A House in the Forest – Japan

House in the Forest begins with close to three hectares of nearly untouched pristine forest located in Rankoshi, Japan. Only a short distance from Niseko’s ski slopes, the silence here is the antithesis of the vacation bustle that has turned several of the renown ski area’s towns into a haphazard sprawl of increasingly suburbia.
The site is an almost perfect square with 160-metre-long edges, filled with tall pine trees. As we approach, a mound prevents any views into the site: The only access, a small rural road running along the northern boundary which was lowered many years ago. Moving between the trees evokes curiosity. Every subtle movement changes the depth of perception. The clearing for the house is the site’s only place where the distance turns the trees into an abstract background. Yet instead of placing the building in the middle of the clearing (which would result in 360 degrees of background), Florian Busch Architects chose to keep meandering between the trees at the edge to the clearing, protected by the trees around us.

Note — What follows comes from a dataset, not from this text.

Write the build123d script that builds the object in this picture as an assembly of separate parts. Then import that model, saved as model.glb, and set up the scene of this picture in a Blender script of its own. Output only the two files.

The building branches out horizontally. Moving through the house is moving through the forest. As views keep changing from far to near, the forest is both distant background and tactile environment. The end of each branch is cut open. The closer we move to the extremes (the end of the branches), the more we are drawn into the forest. While the protection of the inside separates us physically from the experience of the forest, the focus and scale of the windows to the forest intensifies it. We are sitting in the forest.
In the house’s central spine, this focus of selection is replaced by a multi-faceted multitude of views of the forest.